Lafın uzunu gereksiz: DEM Partisi, Anayasa’nın, devletimizin niteliklerini tanımlayan ilk 3 maddesini ve bunları koruma altına alan dördüncü maddesini hiçbir şartta kabul etmez. CHP, bu noktada aşağı tükürse sakal, yukarı tükürse bıyık… Ne Kemalist tabanını, devleti bölecek bir Anayasa hükmüne ikna edebilir… Ne de PKK partilerine, devletin bütünlüğü ve Türk Kimliği meselesini kabul ettirebilir.

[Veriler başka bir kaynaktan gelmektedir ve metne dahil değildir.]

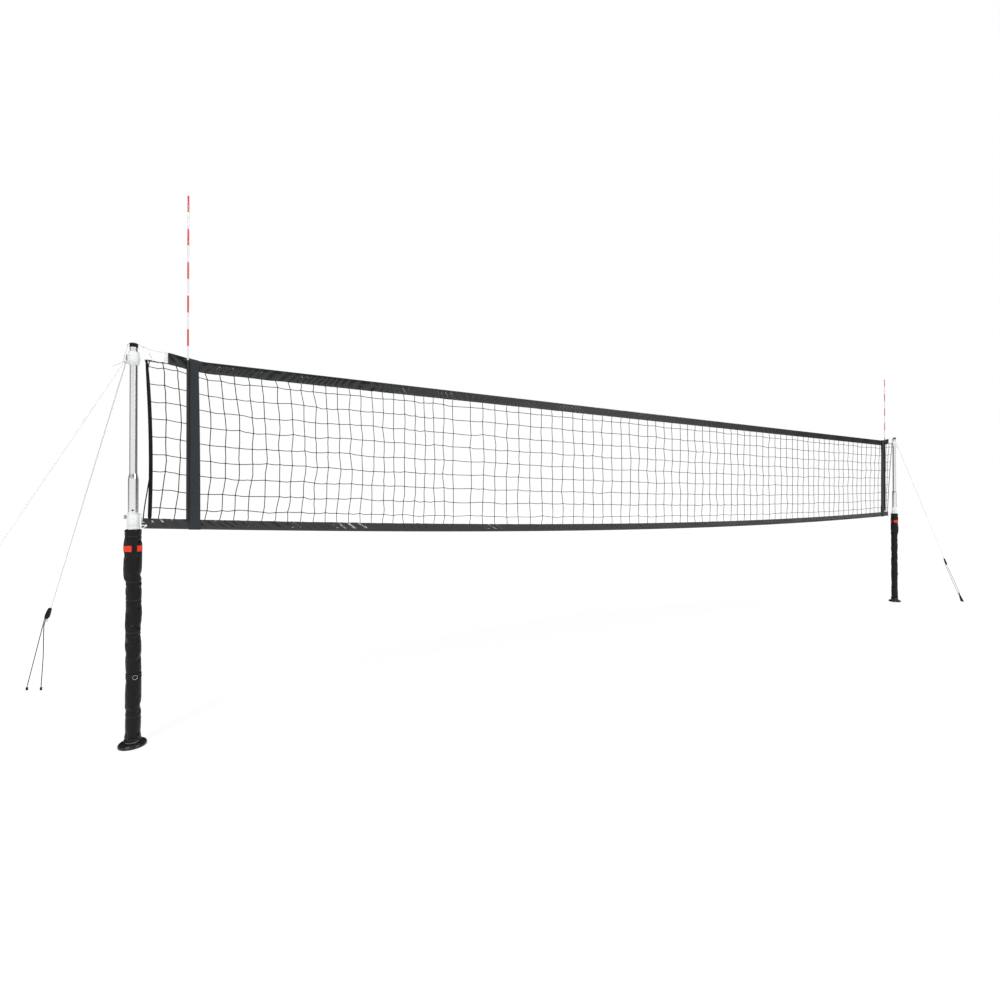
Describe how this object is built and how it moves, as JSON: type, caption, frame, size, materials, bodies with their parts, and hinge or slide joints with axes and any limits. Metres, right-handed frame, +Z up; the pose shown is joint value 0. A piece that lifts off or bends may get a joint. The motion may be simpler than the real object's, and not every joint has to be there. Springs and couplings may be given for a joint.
{
  "type": "volleyball net system",
  "caption": "Portable volleyball net on two telescoping padded posts, with folded bands, antennas and roped guys held by sliding tensioners and ground pegs.",
  "frame": {"origin": "on the ground, midway between the two posts", "axes": "+X along the net to the post on the right in the picture, +Y away from the camera's side, +Z up"},
  "size_m": [10.6667, 2.882, 3.22],
  "materials": {
    "base_disc": "matte black rubber disc",
    "base_plug": "grey moulded plug",
    "lower_tube": "satin drawn tube",
    "collar": "white moulded collar",
    "post_pad": "black woven sleeve over foam",
    "pad_reflector": "orange-red band",
    "pad_strap": "black webbing with a wire ring",
    "mast_tube": "satin drawn tube",
    "post_cap": "black cap",
    "guy_ring": "white moulded ring",
    "rope_cleat": "grey cleat",
    "clamp_knob": "grey lobed knob",
    "height_button": "dark spring button",
    "antenna": "rod with red and white stripes",
    "top_band": "charcoal vinyl-coated band",
    "bottom_band": "charcoal vinyl-coated band",
    "side_band": "charcoal band with a pocket",
    "side_edge": "black webbing",
    "net_mesh": "black knotted cord",
    "head_rope": "white braided rope",
    "foot_rope": "white braided rope",
    "corner_tie": "thin white cord",
    "corner_hook": "white hook",
    "guy_rope": "white braided rope",
    "leg_cord_left": "black braided cord",
    "leg_cord_right": "dark red elastic cord",
    "tensioner": "black slider",
    "peg": "dark peg head",
    "second_peg": "dark peg head",
    "ground_anchor": "black ground anchor"
  },
  "bodies": {
    "posts": {"base_disc_left": "base_disc", "base_disc_right": "base_disc", "base_plug_left": "base_plug", "base_plug_right": "base_plug", "lower_tube_left": "lower_tube", "lower_tube_right": "lower_tube", "collar_left": "collar", "collar_right": "collar", "post_pad_left": "post_pad", "post_pad_right": "post_pad", "pad_reflector_left": "pad_reflector", "pad_reflector_right": "pad_reflector", "pad_strap_left": "pad_strap", "pad_strap_right": "pad_strap", "leg_cord_left_back": "leg_cord_left", "leg_cord_left_front": "leg_cord_left", "leg_cord_right_back": "leg_cord_right", "leg_cord_right_front": "leg_cord_right", "ground_anchor_right_back": "ground_anchor", "ground_anchor_right_front": "ground_anchor", "peg_left_back": "peg", "peg_left_front": "peg", "second_peg_left_back": "second_peg", "second_peg_left_front": "second_peg"},
    "left_mast": {"mast_tube_left": "mast_tube", "post_cap_left": "post_cap", "guy_ring_left": "guy_ring", "rope_cleat_left": "rope_cleat", "guy_rope_left_back": "guy_rope", "guy_rope_left_front": "guy_rope", "head_rope": "head_rope", "foot_rope": "foot_rope", "top_band": "top_band", "bottom_band": "bottom_band", "net_mesh": "net_mesh", "side_band_left": "side_band", "side_band_right": "side_band", "side_edge_left": "side_edge", "side_edge_right": "side_edge", "corner_tie_left": "corner_tie", "corner_tie_right": "corner_tie", "corner_hook_left": "corner_hook", "corner_hook_right": "corner_hook"},
    "right_mast": {"mast_tube_right": "mast_tube", "post_cap_right": "post_cap", "guy_ring_right": "guy_ring", "rope_cleat_right": "rope_cleat", "guy_rope_right_back": "guy_rope", "guy_rope_right_front": "guy_rope"},
    "left_knob": {"clamp_knob_left": "clamp_knob"},
    "left_button": {"height_button_left": "height_button"},
    "left_antenna": {"antenna_left": "antenna"},
    "right_knob": {"clamp_knob_right": "clamp_knob"},
    "right_button": {"height_button_right": "height_button"},
    "right_antenna": {"antenna_right": "antenna"},
    "left_back_tensioner": {"tensioner_left_back": "tensioner"},
    "left_front_tensioner": {"tensioner_left_front": "tensioner"},
    "right_back_tensioner": {"tensioner_right_back": "tensioner"},
    "right_front_tensioner": {"tensioner_right_front": "tensioner"}
  },
  "joints": [
    {"name": "left_mast_slide", "type": "slide", "parent": "posts", "child": "left_mast", "axis": [0, 0, 1], "range_m": [0, 0.19], "deforming": ["guy_rope_left_back", "guy_rope_left_front"]},
    {"name": "right_mast_slide", "type": "slide", "parent": "posts", "child": "right_mast", "axis": [0, 0, 1], "range_m": [0, 0.19], "deforming": ["guy_rope_right_back", "guy_rope_right_front"]},
    {"name": "left_knob_turn", "type": "hinge", "parent": "posts", "child": "left_knob", "pos_m": [-4.401, 0, 1.305], "axis": [-1, 0, 0], "range_deg": [0, 360]},
    {"name": "left_button_press", "type": "slide", "parent": "left_mast", "child": "left_button", "axis": [0, 1, 0], "range_m": [0, 0.004], "stiffness_N_per_m": 800},
    {"name": "left_antenna_slide", "type": "slide", "parent": "left_mast", "child": "left_antenna", "axis": [0, 0, 1], "range_m": [-0.14, 0.8]},
    {"name": "right_knob_turn", "type": "hinge", "parent": "posts", "child": "right_knob", "pos_m": [4.401, 0, 1.305], "axis": [1, 0, 0], "range_deg": [0, 360]},
    {"name": "right_button_press", "type": "slide", "parent": "right_mast", "child": "right_button", "axis": [0, 1, 0], "range_m": [0, 0.004], "stiffness_N_per_m": 800},
    {"name": "right_antenna_slide", "type": "slide", "parent": "left_mast", "child": "right_antenna", "axis": [0, 0, 1], "range_m": [0, 0.8]},
    {"name": "left_back_tensioner_slide", "type": "slide", "parent": "posts", "child": "left_back_tensioner", "axis": [0.2834, -0.5234, 0.8036], "range_m": [0, 0.08], "deforming": ["leg_cord_left_back"]},
    {"name": "left_front_tensioner_slide", "type": "slide", "parent": "posts", "child": "left_front_tensioner", "axis": [0.2834, 0.5234, 0.8036], "range_m": [0, 0.08], "deforming": ["leg_cord_left_front"]},
    {"name": "right_back_tensioner_slide", "type": "slide", "parent": "posts", "child": "right_back_tensioner", "axis": [-0.4286, -0.1823, 0.8849], "range_m": [0, 0.08], "deforming": ["leg_cord_right_back"]},
    {"name": "right_front_tensioner_slide", "type": "slide", "parent": "posts", "child": "right_front_tensioner", "axis": [-0.3336, 0.1852, 0.9244], "range_m": [0, 0.08], "deforming": ["leg_cord_right_front"]}
  ],
  "couplings": [
    {"joint": "right_mast_slide", "follows": "left_mast_slide", "ratio": 1}
  ]
}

İşte tam bu noktada, Özgür Özel yine bir şark kurnazlığı yaptı; MHP’nin, Türkiye’nin birlik ve selametini hedefleyen insanî çıkışını mundar etmeye yeltendi. Sanki MHP’yi, herhangi bir siyasî amaç doğrultusunda DEM’e el uzatmış durumuna sokmaya çalıştı.
YOĞURDA SİYAH DEMEK
İşte tam da bu noktada, TBMM Başkanı Numan Kurtulmuş’un gereksiz ve anlamsız ifadeleri, CHP’ye, MHP’ye tutunarak, içine düştüğü kuyudan kurtulma fırsatı sundu. CHP ve yancıları, PKK ile kol kola olduklarını unutmuşlar, sanki ‘ülkeyi bölecek bir anayasa yapmak isteyen’ (!) Cumhur İttifakı partilerini engelliyormuş havalarına girmişler.
CHP ve DEM Partisi, Anayasa yapım sürecini saha dışına paslamak, yani taca atmak için bir fırsat yakaladıklarını düşünüyor. Ki, çok da yanlış sayılmaz… Ama bu iş o kadar ucuz da değil. Evet, Numan Kurtulmuş’un sağa sola çekilebilecek ifadeleri, CHP ve şürekâsına en azından gündem üzerinde bir miktar tepinme fırsatı sunabilir. Fakat ortadaki çıplak gerçeği değiştirmeye yetmez.
Üzülmemiz gereken nokta şu olmalı: Bu ülkenin ve milletin, doğru dürüst bir Anayasaya sahip olma hakkı, sorumluluk sahiplerinin gereksiz beyanları ile riyakâr partilerin kuru gürültüye getirme gayretleri arasında heba olup gidebilir.
İnşallah, Numan Kurtulmuş Komisyonu’nun akıbeti de Cemil Çiçek Komisyonu gibi olmaz.